If the receivers of those events are simple and will remain so, there may be no good reason to not just have a single ModelModifiedEvent that clearly is generic enough for all possible use cases - perhaps just wrapping the ID to request that all client modules refresh their view of that object. If a future use case arises where only one kind of event is important, now the event must change, as must all sites that cause the event to be created so that they properly populate this new field.
Java shops typically don't use Java because it is the prettiest language, or because it is the easiest language to write or find developers for, but because it is relatively easy to maintain and refactor. When designing an API, it is important to consider future needs, but also to think about what it will take to modify the current API - your IDE almost certainly has a shortcut key to find all invocations of a particular method or constructor, allowing you to easily find all places where that is used and update them. So consider what other use cases you expect, and how easily the rest of the codebase can be udpated.
Finally, don't forget about generics - for my example above, I would probably make a DtoServiceInterface to simplify matters, so that I just declare the one interface with three methods, and implement it and refer to it as needed. In the same way, you can make one set of three GwtEvent types (with *Handler interfaces and possibly Has*Handlers as well), but keep them generic for all possible types.
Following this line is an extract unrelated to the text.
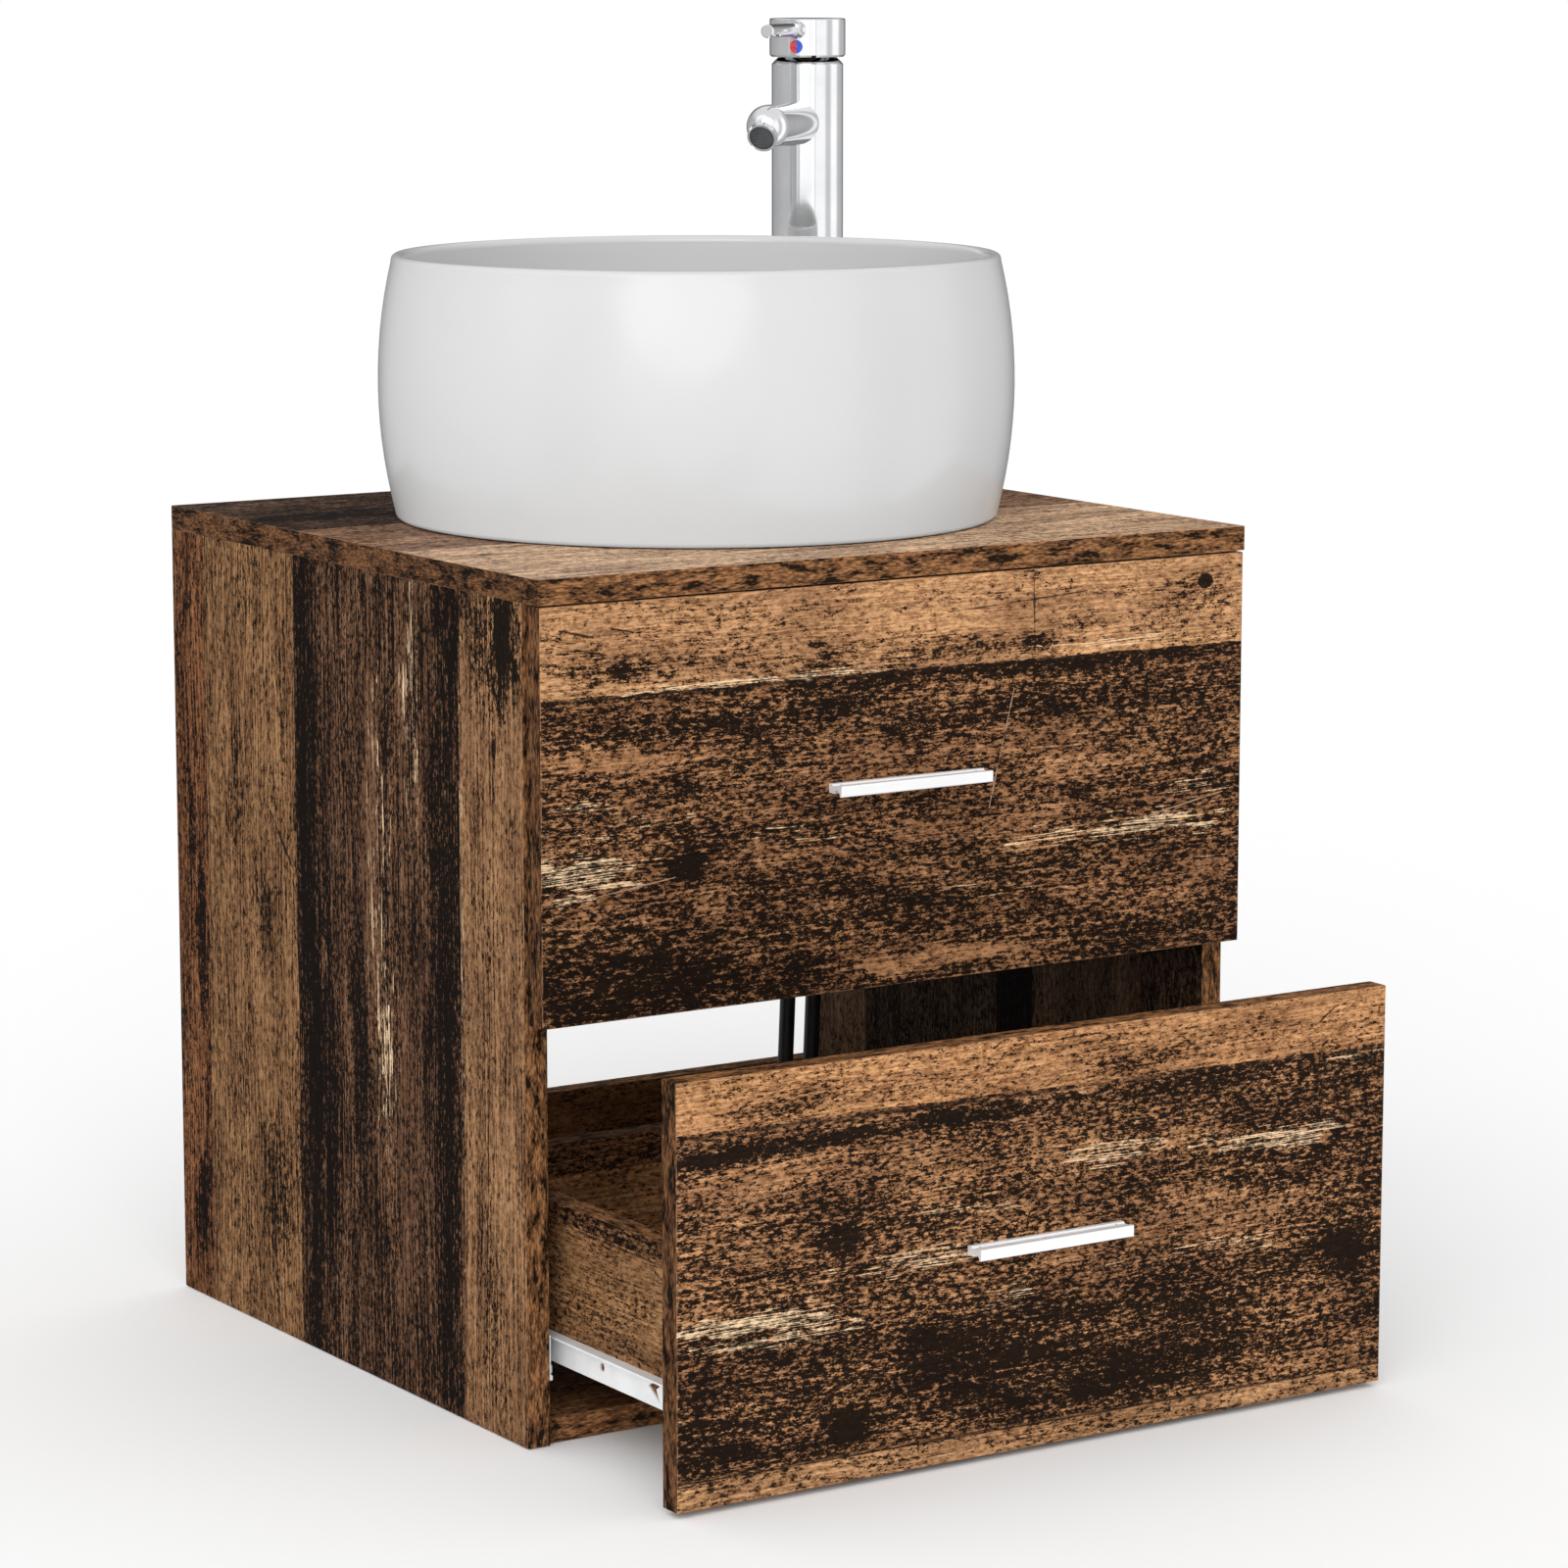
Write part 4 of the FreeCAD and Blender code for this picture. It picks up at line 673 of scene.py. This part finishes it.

Consider com.google.gwt.event.logical.shared.SelectionEvent<T> as an example here - in your case you would probably want to make the model object type a parameter so that handlers can check which type of event they are dealing with (remember that generics are erased in Java), or source from one EventBus for each model type.
I am working on using a real time application in java, I have a data structure that looks like this.
HashMap<Integer, Object> myMap;
now this works really well for storing the data that I need but it kills me on getting data out. The underlying problems that I run into is that if i call
Collection<Object> myObjects = myMap.values();
Iterator<object> it = myObjects.iterator();
while(it.hasNext(){ object o = it.next(); }
I declare the iterator and collection as variable in my class, and assign them each iteration, but iterating over the collection is very slow. This is a real time application so need to iterate at least 25x per second.
Looking at the profiler I see that there is a new instance of the iterator being created every update.
I was thinking of two ways of possibly changing the hashmap to possibly fix my problems.
1. cache the iterator somehow although i'm not sure if that's possible.
2. possibly changing the return type of hashmap.values() to return a list instead of a collection
3. use a different data structure but I don't know what I could use.
If this is still open use Google Guava collections. They have things like multiMap for the structures you are defining. Ok, these might not be an exact replacement, but close:
From the website here: https://code.google.com/p/guava-libraries/wiki/NewCollectionTypesExplained
Every experienced Java programmer has, at one point or another, implemented a Map> or Map>, and dealt with the awkwardness of that structure. For example, Map> is a typical way to represent an unlabeled directed graph. Guava's Multimap framework makes it easy to handle a mapping from keys to multiple values. A Multimap is a general way to associate keys with arbitrarily many values.
I'm writing a turn-based strategy game. Each player in the game has a team of units which can be individually controlled. On a user's turn, the game currently follows a pretty constant sequence of events:
Select a unit -> Move the selected unit -> Issue a command -> Confirm
I could implement this by creating a game class that keeps track of which of these stages the player is in and providing methods to move from one stage to the next, like this:
interface TeamCommander {
public void select(Coordinate where);
public void move(Coordinate to);
public void sendCommand(String command);
public void execute();
}
However, that would allow the possibility of a method being called at the wrong time (for example, calling move() before calling select()), and I would like to avoid that. So I currently have it implemented statelessly, like this:
interface UnitSelector {
public UnitMover select(Coordinate where);
}
interface UnitMover {
public UnitCommander move(Coordinate to);
}
interface UnitCommander {
public CommandExecutor sendCommand(String command);
}
interface CommandExecutor {
public void execute();
}
However, I'm having difficulty presenting this information to the user. Since this is stateless, the game model does not store any information about what the user is currently doing, and thus the view can't query the model about it. I could store some state in the GUI, but that would be bad form. So, my question is: does anyone have an idea about how to resolve this?
First, there's something I'm not getting here: You have to be storing persistent state somewhere, even if it is only in the View / GUI. Without persistent state you cannot have a game. I'm guessing you're using either ASP or PHP; if so, use sessions to track state.
Secondly, build your state logic into that so it is known where in the input sequence you are for each player / each unit in that player's team. Don't try to get fancy with it. B requires A, C requires B and so on. While you're writing it, just give yourself a scaffold by throwing exceptions if the call order comes up incorrect (which you should be checking on every user input as I assume this is an event driven rather than loop-driven game), and debug it from there.
As an aside: I get suspicious when I see interfaces with a single method as in your second example above. An interface typically informs of there being a unique SET of functionalities which different classes each fulfill -- unless you are trying to construct multiple different classes which use slightly different sets of individual method signatures, don't do what you're doing there. It is all fine and good to say "code to an interface and not an implementation", but you need to first take the top down approach, saying, "How does my ultimate client code (in your root game logic class or method) need to call for such-and-such to occur?" and keep asking that question up the call stack (i.e. at each subsequent sub-call codepoint). If you try to build it from the bottom up, you will end up with the confusing and unnecessarily complicated code I see there. The only other exception to this which I see on a regular basis is the command pattern, and that is generally intended to look like
void execute();
or
void execute(Object data);
...But typically not a whole slew of slightly different method signatures (again possible, but unlikely). My gut feeling comes from my experience with such constructs in that they usually don't make sense and you end up completely refactoring code that uses them.